Lines containing the word "pose" are the ones to copy from the records below.
______________________________
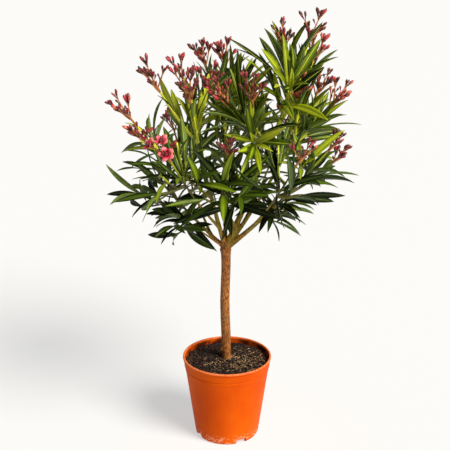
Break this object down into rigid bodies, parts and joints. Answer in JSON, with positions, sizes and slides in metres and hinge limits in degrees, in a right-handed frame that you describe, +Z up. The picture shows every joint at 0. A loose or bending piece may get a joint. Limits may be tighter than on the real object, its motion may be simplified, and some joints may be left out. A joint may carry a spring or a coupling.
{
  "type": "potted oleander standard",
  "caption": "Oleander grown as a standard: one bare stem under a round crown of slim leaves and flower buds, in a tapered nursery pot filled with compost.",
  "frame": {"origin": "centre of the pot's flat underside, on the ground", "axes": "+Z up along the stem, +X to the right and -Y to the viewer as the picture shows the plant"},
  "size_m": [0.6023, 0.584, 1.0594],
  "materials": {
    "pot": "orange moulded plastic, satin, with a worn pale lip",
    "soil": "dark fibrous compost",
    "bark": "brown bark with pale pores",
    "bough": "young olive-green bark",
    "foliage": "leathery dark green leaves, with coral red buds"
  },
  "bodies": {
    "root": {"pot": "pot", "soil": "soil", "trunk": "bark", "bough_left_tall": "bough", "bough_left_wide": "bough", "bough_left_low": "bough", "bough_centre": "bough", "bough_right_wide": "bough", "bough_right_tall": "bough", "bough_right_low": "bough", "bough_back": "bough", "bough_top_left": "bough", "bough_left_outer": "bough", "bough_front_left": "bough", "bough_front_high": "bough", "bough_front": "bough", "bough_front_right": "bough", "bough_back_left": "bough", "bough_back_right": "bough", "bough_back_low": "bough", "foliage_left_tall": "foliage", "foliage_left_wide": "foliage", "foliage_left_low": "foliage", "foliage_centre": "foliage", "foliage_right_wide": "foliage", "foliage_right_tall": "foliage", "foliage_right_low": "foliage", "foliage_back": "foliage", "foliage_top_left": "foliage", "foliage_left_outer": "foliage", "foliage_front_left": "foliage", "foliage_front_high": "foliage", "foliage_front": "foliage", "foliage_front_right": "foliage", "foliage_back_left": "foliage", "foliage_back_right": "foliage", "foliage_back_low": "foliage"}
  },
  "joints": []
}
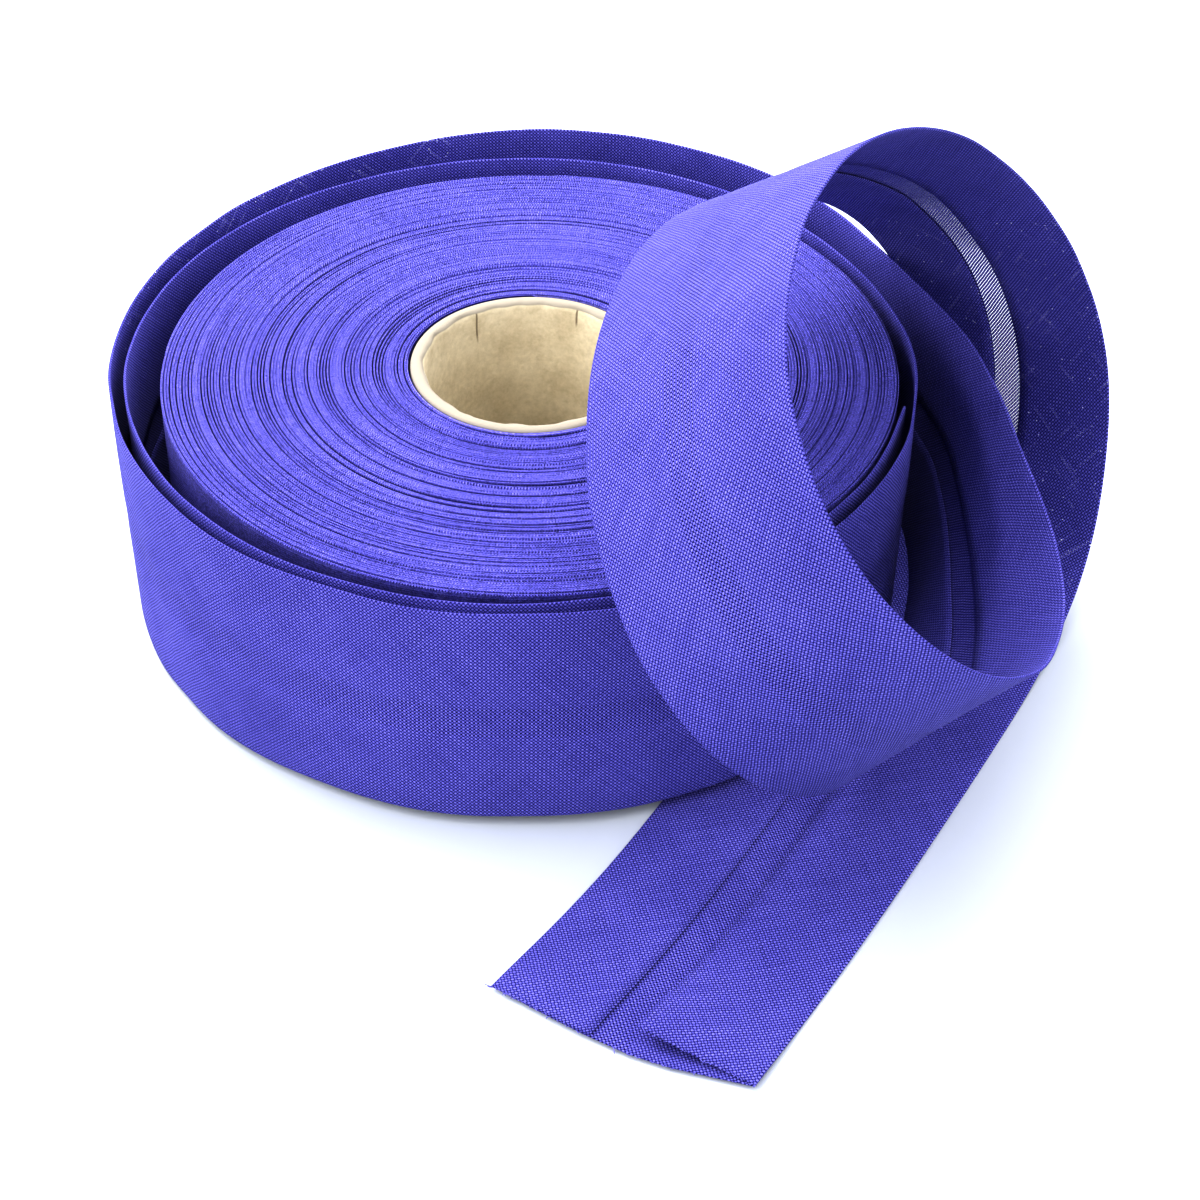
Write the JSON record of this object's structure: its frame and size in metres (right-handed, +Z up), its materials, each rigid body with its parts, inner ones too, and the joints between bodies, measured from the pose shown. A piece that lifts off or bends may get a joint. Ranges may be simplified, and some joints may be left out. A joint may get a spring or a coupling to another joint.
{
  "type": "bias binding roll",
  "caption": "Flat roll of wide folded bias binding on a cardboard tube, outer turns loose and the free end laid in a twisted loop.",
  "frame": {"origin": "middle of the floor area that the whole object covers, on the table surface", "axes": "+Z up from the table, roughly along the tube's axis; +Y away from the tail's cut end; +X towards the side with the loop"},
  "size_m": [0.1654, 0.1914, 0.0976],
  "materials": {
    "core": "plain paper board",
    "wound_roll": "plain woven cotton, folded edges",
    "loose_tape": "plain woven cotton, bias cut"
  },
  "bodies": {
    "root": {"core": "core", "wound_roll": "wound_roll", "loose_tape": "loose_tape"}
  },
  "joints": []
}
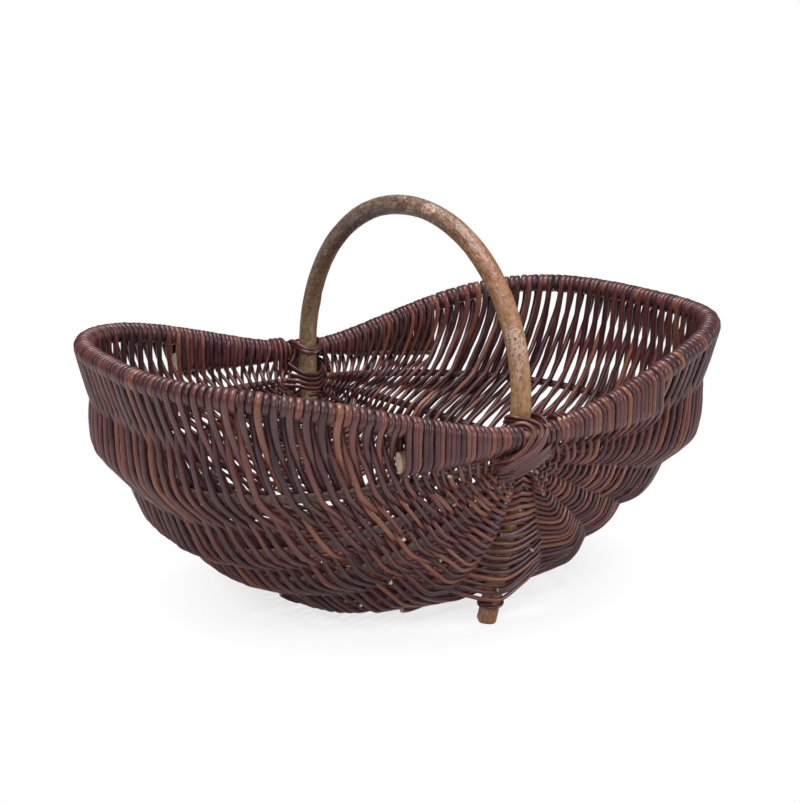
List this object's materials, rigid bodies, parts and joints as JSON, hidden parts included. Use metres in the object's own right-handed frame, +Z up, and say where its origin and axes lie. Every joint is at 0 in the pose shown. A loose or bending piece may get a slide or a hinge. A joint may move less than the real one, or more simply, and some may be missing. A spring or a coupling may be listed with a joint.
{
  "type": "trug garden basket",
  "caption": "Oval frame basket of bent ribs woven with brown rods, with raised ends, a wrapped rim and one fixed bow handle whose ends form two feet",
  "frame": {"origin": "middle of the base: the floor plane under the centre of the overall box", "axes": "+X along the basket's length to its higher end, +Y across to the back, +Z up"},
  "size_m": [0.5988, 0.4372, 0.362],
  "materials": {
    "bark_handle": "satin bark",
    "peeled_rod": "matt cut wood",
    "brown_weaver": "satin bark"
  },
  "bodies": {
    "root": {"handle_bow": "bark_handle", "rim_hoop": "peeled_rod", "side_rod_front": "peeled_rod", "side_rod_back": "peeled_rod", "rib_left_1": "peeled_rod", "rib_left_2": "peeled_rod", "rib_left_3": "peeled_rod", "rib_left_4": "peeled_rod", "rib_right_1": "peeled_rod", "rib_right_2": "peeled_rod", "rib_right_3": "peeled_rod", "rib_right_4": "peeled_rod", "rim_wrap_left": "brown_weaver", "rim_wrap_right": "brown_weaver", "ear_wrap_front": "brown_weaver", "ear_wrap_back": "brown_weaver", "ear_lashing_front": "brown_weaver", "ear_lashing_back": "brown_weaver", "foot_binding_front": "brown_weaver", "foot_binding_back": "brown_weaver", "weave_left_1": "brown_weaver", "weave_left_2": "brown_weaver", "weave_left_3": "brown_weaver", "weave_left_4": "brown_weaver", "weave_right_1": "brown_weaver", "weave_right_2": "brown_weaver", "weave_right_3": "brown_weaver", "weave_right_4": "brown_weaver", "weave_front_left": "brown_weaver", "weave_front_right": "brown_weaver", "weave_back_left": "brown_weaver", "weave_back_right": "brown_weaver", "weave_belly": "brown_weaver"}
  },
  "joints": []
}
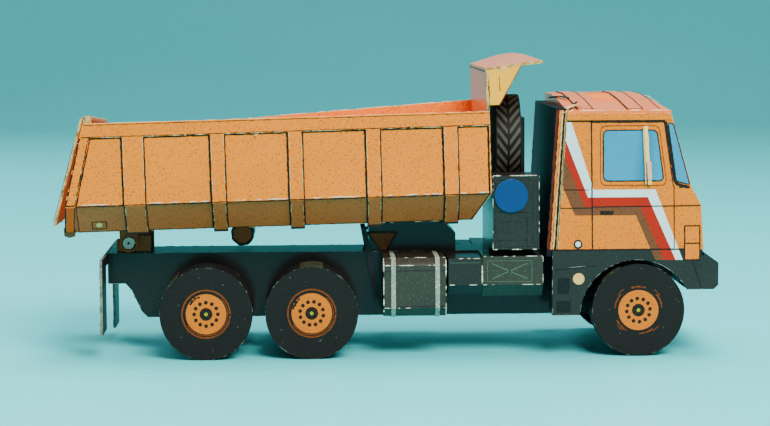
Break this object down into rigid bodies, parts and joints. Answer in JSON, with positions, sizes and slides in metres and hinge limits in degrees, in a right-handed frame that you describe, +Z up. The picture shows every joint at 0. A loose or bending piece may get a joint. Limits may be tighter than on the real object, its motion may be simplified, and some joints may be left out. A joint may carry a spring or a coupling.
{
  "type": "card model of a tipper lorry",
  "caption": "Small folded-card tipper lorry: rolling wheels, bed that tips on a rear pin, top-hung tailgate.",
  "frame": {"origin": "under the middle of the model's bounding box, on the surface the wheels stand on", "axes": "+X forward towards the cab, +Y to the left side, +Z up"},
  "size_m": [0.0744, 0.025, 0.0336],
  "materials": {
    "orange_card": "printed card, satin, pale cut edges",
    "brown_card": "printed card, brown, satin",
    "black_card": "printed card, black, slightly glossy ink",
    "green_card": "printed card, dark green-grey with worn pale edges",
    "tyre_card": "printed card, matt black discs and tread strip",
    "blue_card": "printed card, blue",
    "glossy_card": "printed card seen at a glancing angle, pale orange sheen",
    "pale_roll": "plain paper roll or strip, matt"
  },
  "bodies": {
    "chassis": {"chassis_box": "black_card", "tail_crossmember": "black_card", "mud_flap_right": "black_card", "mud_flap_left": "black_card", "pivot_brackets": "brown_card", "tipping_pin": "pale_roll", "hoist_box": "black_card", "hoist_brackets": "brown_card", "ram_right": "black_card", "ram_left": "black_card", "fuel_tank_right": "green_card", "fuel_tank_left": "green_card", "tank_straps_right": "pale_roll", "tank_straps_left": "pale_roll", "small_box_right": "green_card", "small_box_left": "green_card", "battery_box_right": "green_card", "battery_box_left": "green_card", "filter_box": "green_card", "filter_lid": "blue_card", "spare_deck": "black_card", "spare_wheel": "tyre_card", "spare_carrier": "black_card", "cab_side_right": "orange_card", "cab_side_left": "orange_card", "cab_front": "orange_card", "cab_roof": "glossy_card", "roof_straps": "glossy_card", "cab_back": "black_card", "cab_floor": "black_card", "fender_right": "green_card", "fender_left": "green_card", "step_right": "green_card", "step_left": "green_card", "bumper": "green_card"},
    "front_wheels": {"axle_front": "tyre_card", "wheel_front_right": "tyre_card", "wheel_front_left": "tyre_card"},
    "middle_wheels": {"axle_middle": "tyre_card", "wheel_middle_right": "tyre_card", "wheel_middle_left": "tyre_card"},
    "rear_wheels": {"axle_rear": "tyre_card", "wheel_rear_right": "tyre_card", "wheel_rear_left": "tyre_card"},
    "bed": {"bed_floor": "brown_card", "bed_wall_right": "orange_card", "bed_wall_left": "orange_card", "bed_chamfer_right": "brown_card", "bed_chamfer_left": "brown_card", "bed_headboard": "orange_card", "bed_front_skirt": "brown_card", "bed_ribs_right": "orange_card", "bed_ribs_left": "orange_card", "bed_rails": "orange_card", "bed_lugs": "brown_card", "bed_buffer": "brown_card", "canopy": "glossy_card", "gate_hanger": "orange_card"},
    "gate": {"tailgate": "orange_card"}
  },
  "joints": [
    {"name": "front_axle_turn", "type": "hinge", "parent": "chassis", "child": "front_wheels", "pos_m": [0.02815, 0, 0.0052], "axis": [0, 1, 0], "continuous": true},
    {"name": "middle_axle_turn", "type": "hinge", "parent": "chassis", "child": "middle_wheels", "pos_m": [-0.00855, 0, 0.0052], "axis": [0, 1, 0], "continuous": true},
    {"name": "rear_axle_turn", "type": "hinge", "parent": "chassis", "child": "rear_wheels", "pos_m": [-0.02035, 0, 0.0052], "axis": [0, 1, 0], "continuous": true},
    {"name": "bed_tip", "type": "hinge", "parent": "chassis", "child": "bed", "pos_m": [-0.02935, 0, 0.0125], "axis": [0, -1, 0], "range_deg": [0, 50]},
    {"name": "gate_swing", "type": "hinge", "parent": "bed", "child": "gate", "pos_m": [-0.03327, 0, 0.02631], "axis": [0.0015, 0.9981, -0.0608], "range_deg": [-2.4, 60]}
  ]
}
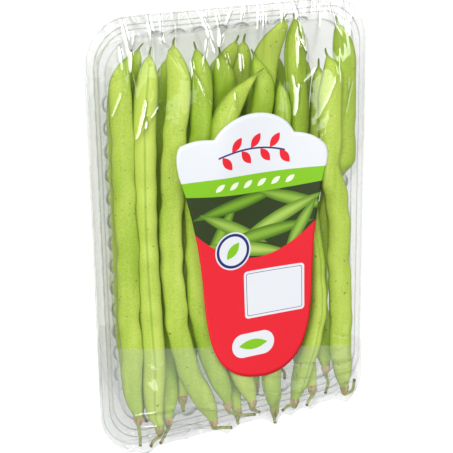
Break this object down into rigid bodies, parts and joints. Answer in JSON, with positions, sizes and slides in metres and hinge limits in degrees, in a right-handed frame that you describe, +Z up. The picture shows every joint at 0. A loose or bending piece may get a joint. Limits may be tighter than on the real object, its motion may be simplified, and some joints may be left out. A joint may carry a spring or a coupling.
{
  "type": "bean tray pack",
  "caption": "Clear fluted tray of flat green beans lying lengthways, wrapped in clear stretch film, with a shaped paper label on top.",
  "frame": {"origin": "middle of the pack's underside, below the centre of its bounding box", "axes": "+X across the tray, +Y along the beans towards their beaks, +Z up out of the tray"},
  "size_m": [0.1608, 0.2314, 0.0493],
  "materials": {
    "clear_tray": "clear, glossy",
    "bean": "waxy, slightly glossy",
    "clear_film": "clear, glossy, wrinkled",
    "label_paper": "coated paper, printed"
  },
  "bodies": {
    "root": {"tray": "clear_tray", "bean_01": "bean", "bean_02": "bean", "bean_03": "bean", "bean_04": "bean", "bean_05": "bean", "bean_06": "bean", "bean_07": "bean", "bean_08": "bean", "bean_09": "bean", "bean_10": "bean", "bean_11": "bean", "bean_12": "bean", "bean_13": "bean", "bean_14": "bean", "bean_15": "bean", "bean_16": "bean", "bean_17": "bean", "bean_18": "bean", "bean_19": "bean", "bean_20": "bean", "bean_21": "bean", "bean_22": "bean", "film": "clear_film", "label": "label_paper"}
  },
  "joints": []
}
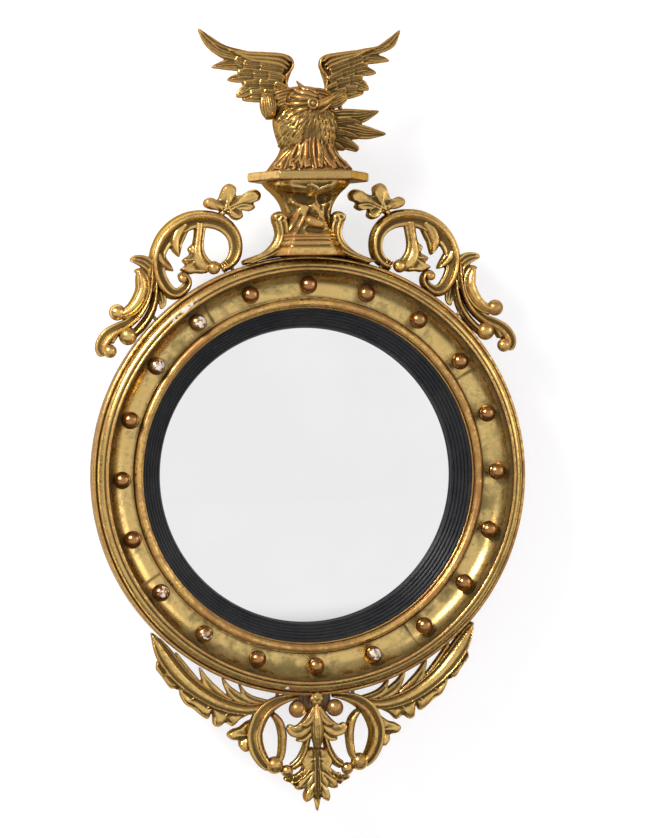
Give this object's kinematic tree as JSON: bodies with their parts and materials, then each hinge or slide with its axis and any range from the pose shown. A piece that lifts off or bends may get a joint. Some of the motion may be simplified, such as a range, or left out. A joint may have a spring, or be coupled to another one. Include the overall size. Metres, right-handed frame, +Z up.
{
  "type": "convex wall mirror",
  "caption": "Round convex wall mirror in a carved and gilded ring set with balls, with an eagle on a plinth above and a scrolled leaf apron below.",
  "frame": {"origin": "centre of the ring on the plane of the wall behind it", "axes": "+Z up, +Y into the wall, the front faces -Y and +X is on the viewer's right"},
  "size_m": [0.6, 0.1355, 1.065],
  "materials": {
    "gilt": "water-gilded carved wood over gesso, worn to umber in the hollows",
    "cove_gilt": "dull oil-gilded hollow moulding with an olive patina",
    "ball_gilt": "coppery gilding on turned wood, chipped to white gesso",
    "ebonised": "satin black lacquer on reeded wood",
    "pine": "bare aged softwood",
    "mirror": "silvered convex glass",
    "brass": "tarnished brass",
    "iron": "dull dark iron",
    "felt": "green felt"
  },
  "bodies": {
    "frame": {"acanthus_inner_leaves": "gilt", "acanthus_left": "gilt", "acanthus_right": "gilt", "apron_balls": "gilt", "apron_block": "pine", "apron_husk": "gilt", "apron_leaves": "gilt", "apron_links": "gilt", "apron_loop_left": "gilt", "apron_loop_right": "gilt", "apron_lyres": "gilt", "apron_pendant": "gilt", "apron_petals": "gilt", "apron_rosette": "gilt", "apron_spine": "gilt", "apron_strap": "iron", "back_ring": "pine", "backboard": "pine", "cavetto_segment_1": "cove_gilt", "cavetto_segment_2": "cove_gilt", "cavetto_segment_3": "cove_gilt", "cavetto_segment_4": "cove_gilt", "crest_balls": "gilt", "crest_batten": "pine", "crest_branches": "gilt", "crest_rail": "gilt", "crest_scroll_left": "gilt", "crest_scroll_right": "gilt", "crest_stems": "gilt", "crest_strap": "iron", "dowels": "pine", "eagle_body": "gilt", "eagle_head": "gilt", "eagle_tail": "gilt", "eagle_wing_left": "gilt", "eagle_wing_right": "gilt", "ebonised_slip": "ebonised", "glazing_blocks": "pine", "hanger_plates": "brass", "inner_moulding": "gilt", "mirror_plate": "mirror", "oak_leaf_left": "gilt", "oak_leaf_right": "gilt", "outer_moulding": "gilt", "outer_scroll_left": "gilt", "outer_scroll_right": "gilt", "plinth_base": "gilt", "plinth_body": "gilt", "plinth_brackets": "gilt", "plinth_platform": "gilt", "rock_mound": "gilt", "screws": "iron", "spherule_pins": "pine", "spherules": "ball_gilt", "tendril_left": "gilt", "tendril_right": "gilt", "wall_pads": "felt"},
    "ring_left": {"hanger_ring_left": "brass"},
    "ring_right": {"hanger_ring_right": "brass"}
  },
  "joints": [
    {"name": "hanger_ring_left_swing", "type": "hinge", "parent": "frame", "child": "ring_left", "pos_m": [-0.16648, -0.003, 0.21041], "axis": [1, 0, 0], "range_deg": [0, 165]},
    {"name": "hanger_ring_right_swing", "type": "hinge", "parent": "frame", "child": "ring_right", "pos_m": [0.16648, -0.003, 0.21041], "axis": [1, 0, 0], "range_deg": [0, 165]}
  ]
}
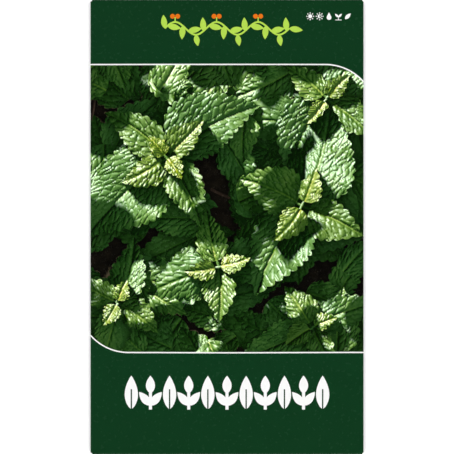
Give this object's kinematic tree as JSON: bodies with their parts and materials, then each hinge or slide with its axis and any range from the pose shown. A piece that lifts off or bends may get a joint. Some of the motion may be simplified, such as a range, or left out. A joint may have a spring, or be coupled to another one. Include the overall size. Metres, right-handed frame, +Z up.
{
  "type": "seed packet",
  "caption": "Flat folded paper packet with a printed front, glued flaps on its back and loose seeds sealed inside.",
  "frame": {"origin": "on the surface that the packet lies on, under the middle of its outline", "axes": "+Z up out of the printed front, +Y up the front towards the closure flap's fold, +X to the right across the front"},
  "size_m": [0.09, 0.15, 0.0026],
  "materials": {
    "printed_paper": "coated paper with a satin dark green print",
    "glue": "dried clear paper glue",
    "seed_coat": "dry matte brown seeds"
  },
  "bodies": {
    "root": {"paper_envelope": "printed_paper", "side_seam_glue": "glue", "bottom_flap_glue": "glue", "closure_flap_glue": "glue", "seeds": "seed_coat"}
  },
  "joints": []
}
______________________________
Solution below.
Write the JSON record of this object's structure: its frame and size in metres (right-handed, +Z up), its materials, each rigid body with its parts, inner ones too, and the joints between bodies, measured from the pose shown. A piece that lifts off or bends may get a joint. Ranges may be simplified, and some joints may be left out. A joint may get a spring or a coupling to another joint.
List this object's materials, rigid bodies, parts and joints as JSON, hidden parts included. Use metres in the object's own right-handed frame, +Z up, and say where its origin and axes lie. Every joint is at 0 in the pose shown. A loose or bending piece may get a slide or a hinge. A joint may move less than the real one, or more simply, and some may be missing. A spring or a coupling may be listed with a joint.
Give this object's kinematic tree as JSON: bodies with their parts and materials, then each hinge or slide with its axis and any range from the pose shown. A piece that lifts off or bends may get a joint. Some of the motion may be simplified, such as a range, or left out. A joint may have a spring, or be coupled to another one. Include the overall size. Metres, right-handed frame, +Z up.
Give this object's kinematic tree as JSON: bodies with their parts and materials, then each hinge or slide with its axis and any range from the pose shown. A piece that lifts off or bends may get a joint. Some of the motion may be simplified, such as a range, or left out. A joint may have a spring, or be coupled to another one. Include the overall size. Metres, right-handed frame, +Z up.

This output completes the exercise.